▶ [WHAT YOU SHOULD DO]
Every line in the data below from the one containing "wiping_rubber();" down to the one containing "obj.data.transform(obj.matrix_world)", both included, must be retyped exactly; no other line is to appear.

▶ [GIVEN INFORMATION]
══════

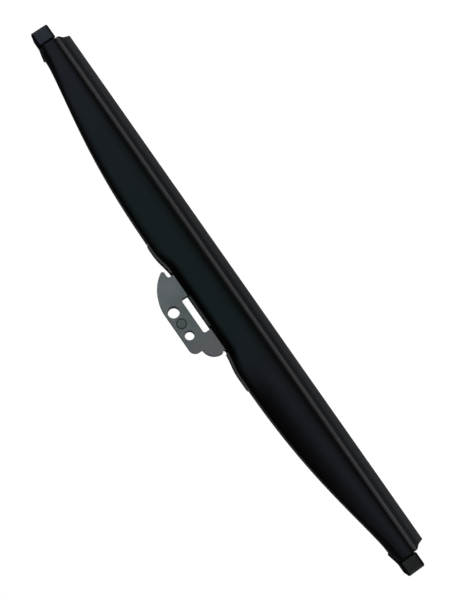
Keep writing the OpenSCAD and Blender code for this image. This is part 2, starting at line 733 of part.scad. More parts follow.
boot();
wiping_rubber();
rail(-1);  // rail_front
rail(1);  // rail_back
primary_lever();
connector_bracket();
hook_pin();
bracket_rivet(-1);  // bracket_rivet_left
bracket_rivet(1);  // bracket_rivet_right
yoke(-1);  // yoke_left
yoke(1);  // yoke_right
yoke_rivet(-1);  // yoke_rivet_left
yoke_rivet(1);  // yoke_rivet_right
bush(-1, -1);  // bush_left_front
bush(-1, 1);  // bush_left_back
bush(1, -1);  // bush_right_front
bush(1, 1);  // bush_right_back
claw_liner(-1, claw_x);  // claw_liner_left_outer
claw_liner(-1, inner_claw_x);  // claw_liner_left_inner
claw_liner(1, inner_claw_x);  // claw_liner_right_inner
claw_liner(1, claw_x);  // claw_liner_right_outer
end_cap(-1);  // end_cap_left
end_cap(1);  // end_cap_right
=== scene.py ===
# Winter wiper blade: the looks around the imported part, seen from its side.
# Lengths in the dictionaries are in millimetres unless a note says otherwise.
import math
import bmesh
import bpy
from mathutils import Matrix, Vector


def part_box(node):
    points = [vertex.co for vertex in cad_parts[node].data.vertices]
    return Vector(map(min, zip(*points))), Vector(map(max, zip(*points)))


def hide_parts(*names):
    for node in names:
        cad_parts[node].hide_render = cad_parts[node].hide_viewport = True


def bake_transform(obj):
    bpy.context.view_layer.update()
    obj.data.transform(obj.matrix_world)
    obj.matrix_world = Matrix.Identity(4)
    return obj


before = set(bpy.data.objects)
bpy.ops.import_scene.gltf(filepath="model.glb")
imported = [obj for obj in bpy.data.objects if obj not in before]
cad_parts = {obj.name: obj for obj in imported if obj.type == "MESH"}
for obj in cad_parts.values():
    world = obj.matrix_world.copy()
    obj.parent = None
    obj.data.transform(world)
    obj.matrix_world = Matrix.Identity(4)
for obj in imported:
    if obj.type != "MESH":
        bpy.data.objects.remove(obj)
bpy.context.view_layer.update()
mm = 0.001
weldGap = 1e-7    # metres: points this close are one point
planeGap = 1e-6   # metres: points this close to the middle plane lie in it
print("frame loaded:", len(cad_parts), "nodes")


def mix(a, b, t):
    return a + (b - a) * t


def smooth(t):  # an S-shaped rise from 0 to 1
    t = min(max(t, 0.0), 1.0)
    return t * t * (3 - 2 * t)


def share(x, a, b):  # how far x has gone from a to b
    return min(max((x - a) / (b - a), 0.0), 1.0)


def steps(start, end, count):  # points on a straight line, without its start
    return [(mix(start[0], end[0], k / count), mix(start[1], end[1], k / count))
            for k in range(1, count + 1)]


def meshObject(name, bm, smoothAngle=35):
    # faces flow into each other except across edges sharper than smoothAngle degrees
    for face in bm.faces:
        face.smooth = True
    for edge in bm.edges:
        if len(edge.link_faces) == 2:
            edge.smooth = edge.calc_face_angle(0) < math.radians(smoothAngle)
    mesh = bpy.data.meshes.new(name)
    bm.to_mesh(mesh)
    bm.free()
    piece = bpy.data.objects.new(name, mesh)
    bpy.context.scene.collection.objects.link(piece)
    return piece


def keepRest(piece):
    # where each point is before the blade bends, so that patterns bend with the rubber
    rest = piece.data.attributes.new("rest", "FLOAT_VECTOR", "POINT")
    for point, vertex in zip(rest.data, piece.data.vertices):
        point.vector = vertex.co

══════

▶ [RESPONSE]
wiping_rubber();
rail(-1);  // rail_front
rail(1);  // rail_back
primary_lever();
connector_bracket();
hook_pin();
bracket_rivet(-1);  // bracket_rivet_left
bracket_rivet(1);  // bracket_rivet_right
yoke(-1);  // yoke_left
yoke(1);  // yoke_right
yoke_rivet(-1);  // yoke_rivet_left
yoke_rivet(1);  // yoke_rivet_right
bush(-1, -1);  // bush_left_front
bush(-1, 1);  // bush_left_back
bush(1, -1);  // bush_right_front
bush(1, 1);  // bush_right_back
claw_liner(-1, claw_x);  // claw_liner_left_outer
claw_liner(-1, inner_claw_x);  // claw_liner_left_inner
claw_liner(1, inner_claw_x);  // claw_liner_right_inner
claw_liner(1, claw_x);  // claw_liner_right_outer
end_cap(-1);  // end_cap_left
end_cap(1);  // end_cap_right
=== scene.py ===
# Winter wiper blade: the looks around the imported part, seen from its side.
# Lengths in the dictionaries are in millimetres unless a note says otherwise.
import math
import bmesh
import bpy
from mathutils import Matrix, Vector


def part_box(node):
    points = [vertex.co for vertex in cad_parts[node].data.vertices]
    return Vector(map(min, zip(*points))), Vector(map(max, zip(*points)))


def hide_parts(*names):
    for node in names:
        cad_parts[node].hide_render = cad_parts[node].hide_viewport = True


def bake_transform(obj):
    bpy.context.view_layer.update()
    obj.data.transform(obj.matrix_world)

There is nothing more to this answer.